DC note: That summer Stan white was Reb’s boss in the office and put Reb in charge of scheduling so Reb scheduled Stan and when he told Stan his time had come, Stan said no it's not, you're not in charge of scheduling any more.

Talking to several people at once here: Suzuki Roshi asked Mel what he'd like to do and Mel said be ino (head of zendo, ceremony, doan-ryo) and Suzuki Roshi said I’d rather have you be my jisha (asst.) so Meg became ino. Mel remembers Meg in a bathing suit - she was ino in a bathing suit which he thought was weird. Reb says Marian Derby was ino too at some point that summer as well. Reb was head doan under Marian.. Maybe she was ino for a time or acting ino at times Jane Schneider says Bob was ino. No he was ino during the winter-spring practice period. Peter says Jane was ino. No, that was later.

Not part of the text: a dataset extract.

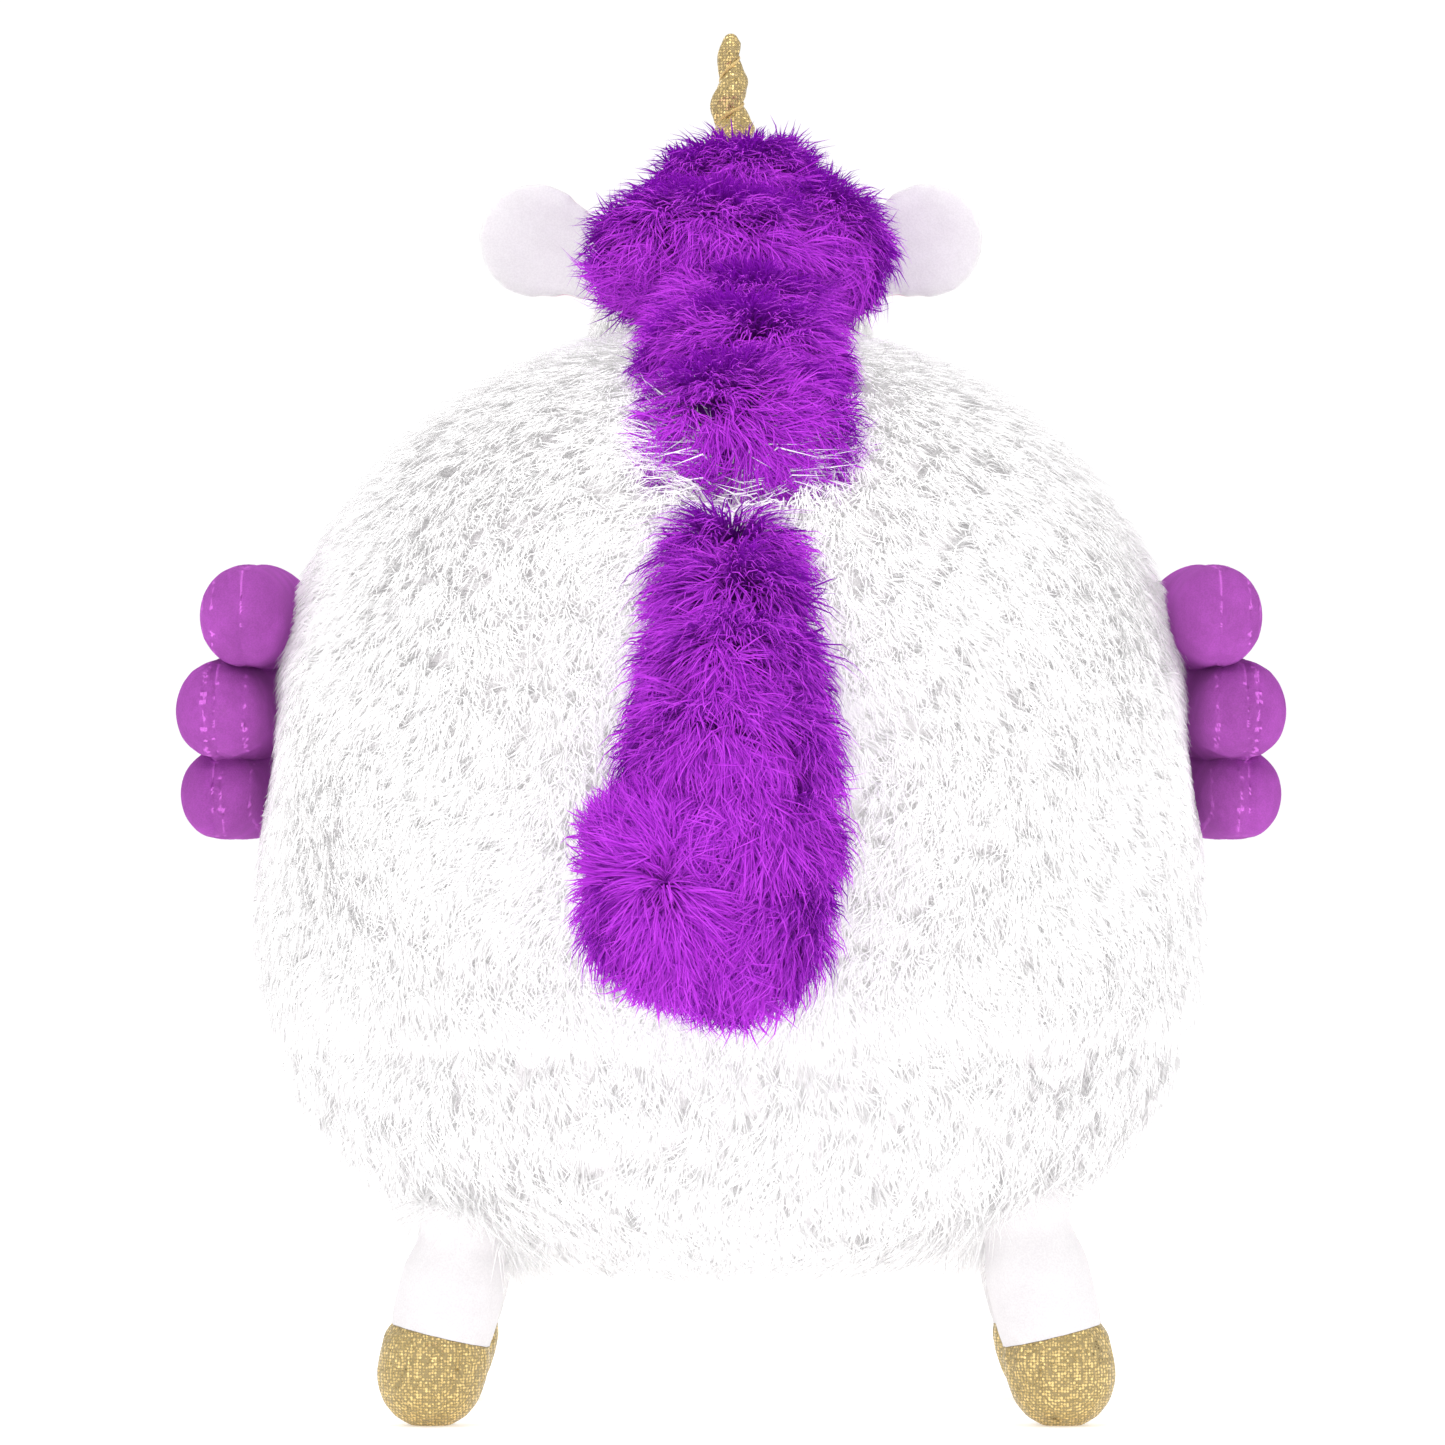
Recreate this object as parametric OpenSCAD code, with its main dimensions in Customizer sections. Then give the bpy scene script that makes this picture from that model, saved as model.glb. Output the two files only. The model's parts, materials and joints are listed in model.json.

Reb was ready to go to Japan in the spring of ’71. He'd been studying Japanese with a tutor and then Suzuki called it off or didn't let it happen, maybe because he knew he was dying.

Suzuki Roshi told Reb during the summer of 70 that he couldn't find his oryoki, that he'd lost it but then he said that he'd eaten fish out of them and Reb says that his saying they were lost was a way of saying he was ashamed or because he'd had fish in them he'd lost them

Reb and Suzuki Roshi agreed he would be ordained and Mel caught Reb trying on his koromo to see what size he should wear.

Chogyam Trungpa Rimpoche came that summer. He stayed in the fireplace room. People liked him. There was a good feeling. He came with his young English wife Dianne, Sam and Hazel Bercholz. Jack Weller had arranged the visit. [Some one said Trungpa came in the summer of ’69 but Reb worked then in the city. Trungpa and Suzuki walked down to the pool. Trungpa went into the zendo with shoes on and we liked him. Suzuki Roshi was apprehensive about the visit beforehand as were various others but it went quite well.

Ed Brown says he was in the office then. Stan and Reb (who were in the office) say no he wasn’t. Paul Disco says Ed did the stone work on the foundation after Paul had set up the forms for Suzuki Roshi's new cabin, which became the Kaisando, and Reb agreed but Mel says no Ed did that later, maybe in the fall.